EUME Berliner Seminar
Mi 08 Mai 2019 | 17:00–18:30

Politics of Property: Conflict over Land and Sectarianism in the Late Ottoman Empire and French-Syria

Seda Altuğ (Berlin Graduate School Muslim Cultures and Societies / EUME Fellow 2017-19), Chair: Malak Labib (EUME Fellow of the Fritz Thyssen Foundation 2018/19)

Forum Transregionale Studien, Wallotstr. 14, 14193 Berlin

Seda Altuğ’s project explores the management of the land issue in the late-Ottoman Empire and Syria under the French mandate as it is played out in citizenship practices. It delves into the debates on and through land in different temporal and spatial settings, and explores the ways in which struggles over property and access to resources between rivalling local social actors and the state (both the Ottoman imperial and the French colonial states) are implied in the governing of ethno-religious difference.
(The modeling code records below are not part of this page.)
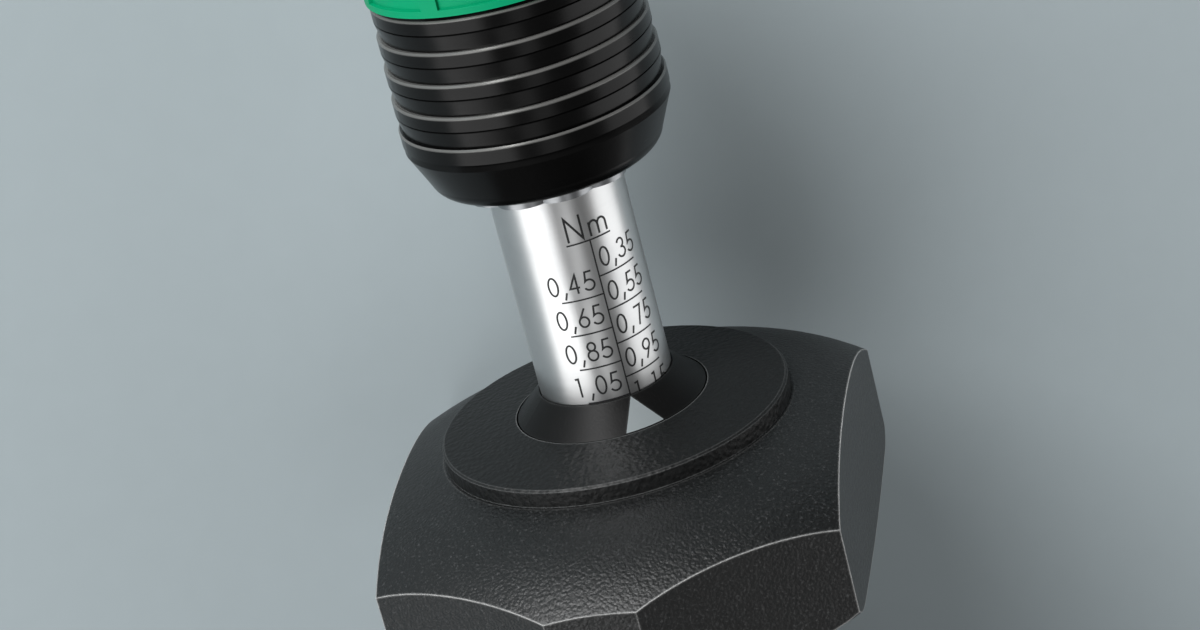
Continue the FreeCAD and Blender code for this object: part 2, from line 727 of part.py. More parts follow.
def make_bit_holder():
    """Return the steel holder with its hexagonal bit socket, ball hole and snap-ring groove."""
    body = new_body("bit_holder")
    groove_rear = "snap_groove_front - snap_thickness"
    turned(body, "bit_holder_turned", [
        ("holder_rear", "shaft_radius"),
        ("holder_rear", "holder_radius"),
        (groove_rear, "holder_radius"),
        (groove_rear, "snap_groove_radius"),
        ("snap_groove_front", "snap_groove_radius"),
        ("snap_groove_front", "holder_radius"),
        ("holder_front - nose_chamfer", "holder_radius"),
        ("holder_front", "holder_radius - nose_chamfer"),
        ("holder_front", "socket_mouth_radius"),
        ("holder_front - socket_mouth_depth", "magnet_radius"),
        ("shaft_front", "magnet_radius"),
        ("shaft_front", "shaft_radius"),
    ])
    sketch = new_sketch(body, "socket_outline", "YZ_Plane", "holder_front")
    corner = f"socket_across_flats / 2 / {math.cos(math.pi / 6):.6f}"
    draw_outline(sketch, [polar(corner, 60 * index) for index in range(6)])
    pocketed(body, "bit_socket", sketch, "holder_front - socket_bottom")
    ball_hole = new_sketch(body, "lock_hole_outline", "XY_Plane", "holder_radius + 1")
    draw_circle(ball_hole, "lock_hole_radius", "lock_ball_station", "0")
    pocketed(body, "lock_hole", ball_hole, "holder_radius")
    cut_round_hole(body, "holder_cross_hole", "holder_pin_station", "holder_pin_radius")
    return lay(body)


def make_bit_magnet():
    """Return the magnet at the bottom of the socket."""
    return lay(turned_body("bit_magnet", [
        ("socket_bottom", "0"),
        ("socket_bottom", "magnet_radius"),
        ("shaft_front", "magnet_radius"),
        ("shaft_front", "0"),
    ]))


def make_locking_ball():
    """Return the ball that holds the bit while the sleeve's land covers it."""
    ball = doc.addObject("Part::Sphere", "locking_ball")
    ball.Label = "locking_ball"
    bind(ball, "Radius", "lock_ball_radius")
    bind(ball, "Placement.Base.x", f"lock_ball_station + {middle_shift():.6f}")
    bind(ball, "Placement.Base.z", f"lock_ball_offset + {rest_height():.6f}")
    return ball


def make_shaft_rings():
    """Return the washers and snap rings on the shaft and the holder."""
    washer = ring_body(
        "holder_washer", "holder_rear", "holder_rear - holder_washer_thickness",
        "shaft_radius", "holder_washer_radius")
    stop = ring_body(
        "stop_washer", "snap_groove_front - snap_thickness",
        "snap_groove_front - snap_thickness - stop_washer_thickness",
        "holder_radius", "stop_washer_radius")
    snap = split_ring(
        "snap_ring", "snap_groove_front", "snap_thickness", "snap_groove_radius", "snap_radius", "snap_gap")
    clip = split_ring(
        "shaft_clip", "hub_rear", "clip_thickness", "clip_groove_radius", "clip_radius", "clip_gap")
    return [lay(washer), lay(stop), lay(snap), lay(clip)]


# Chuck sleeve ---------------------------------------------------------------------------------------


def rib_outline():
    """Return the ribs' outline points from the front of the sleeve to the rear."""
    points = []
    for index in range(SIZES["rib_count"]):
        top = f"(rib_front - rib_pitch * {index})"
        radius = f"(rib_radius + rib_growth * {index})"
        points.append((top, f"{radius} - rib_edge"))
        points.append((f"{top} - rib_edge", radius))
        if index == SIZES["rib_count"] - 1:
            break
        line = f"({top} - rib_band)"
        points.append((line, radius))
        points.append((f"{line} - rib_line / 2", f"{radius} - rib_line_depth"))
        points.append((f"{line} - rib_line", radius))
        points.append((f"{top} - rib_pitch", f"{radius} - rib_taper"))
    last = f"(rib_radius + rib_growth * {SIZES['rib_count'] - 1})"
    points.append(("last_rib_rear", last))
    points.append(("last_rib_rear - rib_line / 2", f"{last} - rib_line_depth * 2"))
    return points


def make_ribbed_sleeve():
    """Return the sleeve that is pushed forward to free the bit."""
    guide = "holder_radius + sleeve_gap"
    return lay(turned_body("ribbed_sleeve", [
        ("skirt_front", "skirt_bore_radius"),
        ("skirt_front", "skirt_radius"),
        ("ring_rear", "skirt_radius"),
        ("ring_rear", "rib_radius - rib_taper"),
        *rib_outline(),
        ("sleeve_cone_front", "sleeve_cone_radius"),
        ("sleeve_rear + sleeve_end_rise", "sleeve_end_radius + sleeve_end_step", Arc("sleeve_end_round", 1)),
        ("sleeve_rear", "sleeve_end_radius"),
        ("sleeve_rear", "sleeve_cavity_radius"),
        ("sleeve_cavity_front", "sleeve_cavity_radius"),
        ("sleeve_cavity_front", guide),
        ("relief_rear", guide),
        ("relief_rear", "relief_radius"),
        ("relief_front", "relief_radius"),
        ("relief_front", guide),
        ("land_front", guide),
        ("land_front", "skirt_bore_radius"),
    ]))


def make_slide_ring():
    """Return the ring that the chuck spring pushes; the sleeve spins freely on it."""
    ring = ring_body(
        "slide_ring", "land_front + slide_ring_thickness", "land_front",
        "holder_radius + sleeve_gap", "slide_ring_radius")
    return lay(ring)


def make_chuck_spring():
    """Return the spring that holds the chuck sleeve back."""
    return coil(
        "chuck_spring", "snap_groove_front - snap_thickness - stop_washer_thickness",
        "land_front + slide_ring_thickness", "chuck_spring_radius", "chuck_spring_wire",
        "chuck_spring_pitch")


def make_colour_ring():
    """Return the coloured ring in front of the ribs, with its sunk windows between bars."""
    body = new_body("colour_ring")
    floor = "ring_radius - ring_recess"
    turned(body, "colour_ring_turned", [
        ("ring_front", "ring_lip_radius"),
        ("ring_front", "ring_radius - ring_round", Arc("ring_round * 1.0001", 1)),
        ("ring_front - ring_round", "ring_radius"),
        ("ring_front - ring_front_rim", "ring_radius"),
        ("ring_front - ring_front_rim", floor),
        ("ring_rear + ring_rim", floor),
        ("ring_rear + ring_rim", "ring_radius"),
        ("ring_rear", "ring_radius"),
        ("ring_rear", "skirt_radius"),
        ("skirt_front", "skirt_radius"),
        ("skirt_front", "ring_lip_radius"),
    ])
    sketch = new_sketch(body, "ring_bar_outline", "YZ_Plane", "ring_rear + ring_rim")
    half = "ring_bar_width / 2 / ring_radius * 180 / pi"
    inner = "(ring_radius - ring_recess * 1.5)"
    draw_outline(sketch, [
        polar(inner, f"ring_bar_turn - {half}"),
        (*polar("ring_radius", f"ring_bar_turn - {half}"), Arc("ring_radius", 1)),
        polar("ring_radius", f"ring_bar_turn + {half}"),
        polar(inner, f"ring_bar_turn + {half}"),
    ])
    bar = padded(body, "ring_bar", sketch, "ring_front - ring_front_rim - ring_rear - ring_rim")
    patterned(body, "ring_bars", bar, SIZES["ring_bar_count"])
    return lay(body)


# Laying down and writing ----------------------------------------------------------------------------


def middle_shift():
    """Return how far the pieces move along X to put the origin under the tool's middle."""
    return -(value("holder_front") + value("end_station")) / 2


def lay(piece, turn=0):
    """Lay a piece down with the others: axis level, collar and bulb on the ground plane."""
    piece.Placement = FreeCAD.Placement(
        FreeCAD.Vector(middle_shift(), 0, rest_height()), FreeCAD.Rotation(X_DIRECTION, turn))
    return piece


def check_and_write(pieces):
    """Check every object and every sub-part's shape, then write one file for each sub-part."""
    doc.recompute()
    for item in doc.Objects:
        if {"Invalid", "Error"} & set(item.State):
            raise RuntimeError(f"{item.Name} failed: {item.State}")
    for piece in pieces:
        shape = piece.Shape
        if shape.isNull() or not shape.isValid() or not shape.Solids:
            raise RuntimeError(f"{piece.Label} has no valid solid")
    os.makedirs("parts", exist_ok=True)
    for piece in pieces:
        piece.Shape.exportStep(f"parts/{piece.Label}.step")


def build():
    """Build every sub-part and write it."""
    profile = outer_profile()
    form = make_handle_form(profile)
    pads = make_grip_pads(make_pad_zone(profile))
    pieces = [
        make_handle_body(form, pads), *pads, make_front_disc(), make_end_cap(profile),
        *make_pointer_ring(), make_thread_bush(), make_drag_ring(),
        *make_spring_seats(), make_main_spring(), make_driver_cam(), make_clutch_balls(),
        make_scale_tube(), *make_tube_bushes(), make_adjusting_collar(), make_thrust_washer(),
        make_drive_shaft(), make_driven_cam(),
        make_cross_pin("cam_pin", "cam_pin_station", "cam_pin_radius", "cam_pin_length"),
        make_bit_holder(), make_bit_magnet(), make_locking_ball(),
        make_cross_pin("holder_pin", "holder_pin_station", "holder_pin_radius", "holder_pin_length"),
        *make_shaft_rings(), make_ribbed_sleeve(), make_slide_ring(), make_chuck_spring(),
        make_colour_ring(),
    ]
    check_and_write(pieces)
    return pieces


sheet = make_sheet()
build()
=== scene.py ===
"""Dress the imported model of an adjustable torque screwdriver: finishes, printed scale, floor and lights."""

import json
import logging
import math
from dataclasses import dataclass, field
from enum import Enum
from typing import Any, Union

import bmesh
import bpy
from mathutils import Matrix, Vector


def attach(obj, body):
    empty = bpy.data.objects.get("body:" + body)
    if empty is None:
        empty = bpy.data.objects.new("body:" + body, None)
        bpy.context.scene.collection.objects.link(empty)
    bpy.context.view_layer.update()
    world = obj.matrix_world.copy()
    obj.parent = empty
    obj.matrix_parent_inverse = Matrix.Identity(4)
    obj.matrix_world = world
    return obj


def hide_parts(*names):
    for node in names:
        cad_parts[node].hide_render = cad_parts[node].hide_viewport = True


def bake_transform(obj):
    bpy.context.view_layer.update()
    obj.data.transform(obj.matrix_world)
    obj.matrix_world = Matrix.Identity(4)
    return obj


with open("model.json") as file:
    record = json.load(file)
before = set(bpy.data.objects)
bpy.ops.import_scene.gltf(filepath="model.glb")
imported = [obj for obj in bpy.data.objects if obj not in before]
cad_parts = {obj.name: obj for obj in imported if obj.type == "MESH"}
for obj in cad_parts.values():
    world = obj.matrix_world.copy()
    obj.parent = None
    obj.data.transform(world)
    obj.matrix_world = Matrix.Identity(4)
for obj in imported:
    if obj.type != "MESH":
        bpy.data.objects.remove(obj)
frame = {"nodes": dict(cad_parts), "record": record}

LOG = logging.getLogger("torque_screwdriver")
MM = 0.001
Colour = tuple[float, float, float, float]
Point = tuple[float, float]
Stroke = list[Point]


def linear(red: float, green: float, blue: float) -> Colour:
    """Turn 0 to 255 screen colour into linear light.

    Args:
        red: Screen red, 0 to 255.
        green: Screen green, 0 to 255.
        blue: Screen blue, 0 to 255.

    Returns:
        The colour in linear light, opaque.
    """
    def one(part: float) -> float:
        share = part / 255
        return share / 12.92 if share <= 0.04045 else ((share + 0.055) / 1.055) ** 2.4
    return (one(red), one(green), one(blue), 1.0)


# Node building --------------------------------------------------------------------------------------


class Wire:
    """One output socket, with arithmetic that adds Math nodes."""

    def __init__(self, shop: "Shop", socket: bpy.types.NodeSocket) -> None:
        """Keep the socket and the tree that it belongs to."""
        self.shop = shop
        self.socket = socket

    def _math(self, operation: str, *terms: "Term") -> "Wire":
        """Add a Math node over the terms."""
        return self.shop.add("ShaderNodeMath", {"operation": operation}, dict(enumerate(terms)))

    def __add__(self, other: "Term") -> "Wire":
        """Return the sum."""
        return self._math("ADD", self, other)

    __radd__ = __add__

    def __sub__(self, other: "Term") -> "Wire":
        """Return the difference."""
        return self._math("SUBTRACT", self, other)

    def __rsub__(self, other: "Term") -> "Wire":
        """Return the difference, reflected."""
        return self._math("SUBTRACT", other, self)

    def __mul__(self, other: "Term") -> "Wire":
        """Return the product."""
        return self._math("MULTIPLY", self, other)

    __rmul__ = __mul__

    def __truediv__(self, other: "Term") -> "Wire":
        """Return the quotient."""
        return self._math("DIVIDE", self, other)

    def root(self) -> "Wire":
        """Return the square root."""
        return self._math("SQRT", self)

    def lower_of(self, other: "Term") -> "Wire":
        """Return the lower of the two."""
        return self._math("MINIMUM", self, other)

    def wrapped(self, period: "Term") -> "Wire":
        """Return what is left over a whole number of periods."""
        return self._math("FLOORED_MODULO", self, period)

    def eased(self, low: float, high: float) -> "Wire":
        """Return 0 at low and 1 at high, with a smooth step between."""
        settings = {"interpolation_type": "SMOOTHSTEP"}
        if low > high:
            return 1 - self.eased(high, low)
        inputs = {"Value": self, "From Min": low, "From Max": high}
        return self.shop.add("ShaderNodeMapRange", settings, inputs)


Term = Union[Wire, float, int]


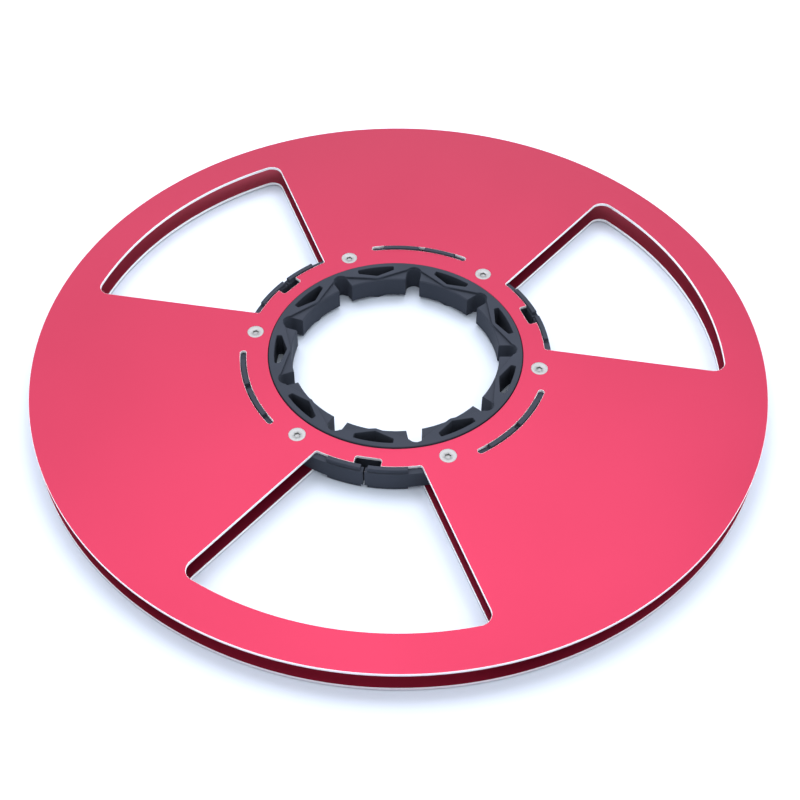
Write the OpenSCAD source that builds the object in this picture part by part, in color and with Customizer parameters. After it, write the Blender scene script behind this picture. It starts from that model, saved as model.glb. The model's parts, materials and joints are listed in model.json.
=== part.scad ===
// Large open-reel tape spool: two windowed metal flanges screwed to a moulded hub.
// The reel turns about +Z. The lowest faces of the hub lie at z = 0, and both faces are alike.

/* [Overall] */
// Outside diameter of the flanges
reel_d = 266.7; // [250:0.1:330]
// Clear width between the flanges, where the tape winds
tape_gap = 7.1; // [5.6:0.1:14]

/* [Flanges] */
// Thickness of each flange
flange_t = 1.2; // [0.9:0.05:2]
// Solid rim left outside the windows
rim_w = 14.1; // [8:0.1:20]
// Distance from a screw's radial line to the window side that runs along it
spoke_side = 9.85; // [6:0.05:12]
// Radius of the windows' outer corners
window_corner_r = 4.5; // [2:0.1:8]
// Radius of the windows' inner corners
window_inner_corner_r = 1; // [0.5:0.1:2]
// Width of the notch in the middle of each window's inner edge
finger_notch_w = 9.4; // [6:0.1:11]
// How far that notch cuts in towards the hub
finger_notch_depth = 3.3; // [2:0.1:4]
// Bevel on the outer rim and on the centre hole
edge_bevel = 0.25; // [0.1:0.05:0.35]

/* [Hub] */
// Diameter of the round hole that fits the machine's three-inch hub adapter
bore_d = 76.3; // [60:0.1:92]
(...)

The land question addresses a set of controversial political, economic/fiscal, legal and cultural issues ranging from the ordering and standardization of the land regime, to land distribution and the promotion of small peasantry implicating a redefinition in the relationship between land, state and the individual/community/nation, all in the making. Thus, it is intertwined with other claims such as sovereignty, economic/political power and identity both in the late Ottoman Empire and French-Syria, in different ways though.
 

By drawing on two different sets of literatures and historical contexts, this talk strives to figure out the ways in which the modern land conflicts and the controversial process of their settlement have become intertwined with the nation/colonial state’s attempt to work out particular citizenship practices leading up to significant transformations in local and national power structures. In particular, this talk will focus on the land question in the Eastern Provinces of the Ottoman Empire in the late half of the 19th and early 20th centuries as it intersected with and was implicated in the Armenian Genocide (1915) and in carving out the contours of the Kurdish question later under Republican Turkey. In a similar vein, the French colonial efforts at cadastre, its inefficacy and local resistance in Syria will be approached as another domain through which both the state power along with the contours of the community, nation and citizen were produced, negotiated, and reproduced. In the late-Ottoman Empire and in French-Syria, a harbour for hundreds of thousands of Christian and Kurdish refugees from the Ottoman Empire/Turkey, different modalities of violence were an integral part of the constitution of both the land regime and citizenship practices. 
 
Seda Altuğ is a lecturer at the Atatürk Institute for Modern Turkish History at Boğaziçi University, Istanbul. She received her PhD from Utrecht University, Netherlands. Her dissertation is entitled Sectarianism in the Syrian Jazira: Community, Land and Violence in the Memories of World War I and the French Mandate (1915–1939). Her research interests cover state-society relations in French-Syria, sectarianism, land question, empire, border and memory. She has recently started working on land and property regimes in the late Ottoman East and Syria under the French mandate. She was an Irmgard Coninx Prize EUME Fellow during the academic year of 2017/18 and continues to be with EUME in the academic year of 2018/19 as a Fellow of the Forum Transregionale Studien. In 2019, she is associated with the Berlin Graduate School Muslim Cultures and Societies at Freie Universität Berlin as Einstein Junior Fellow in the Academic Freedom Program.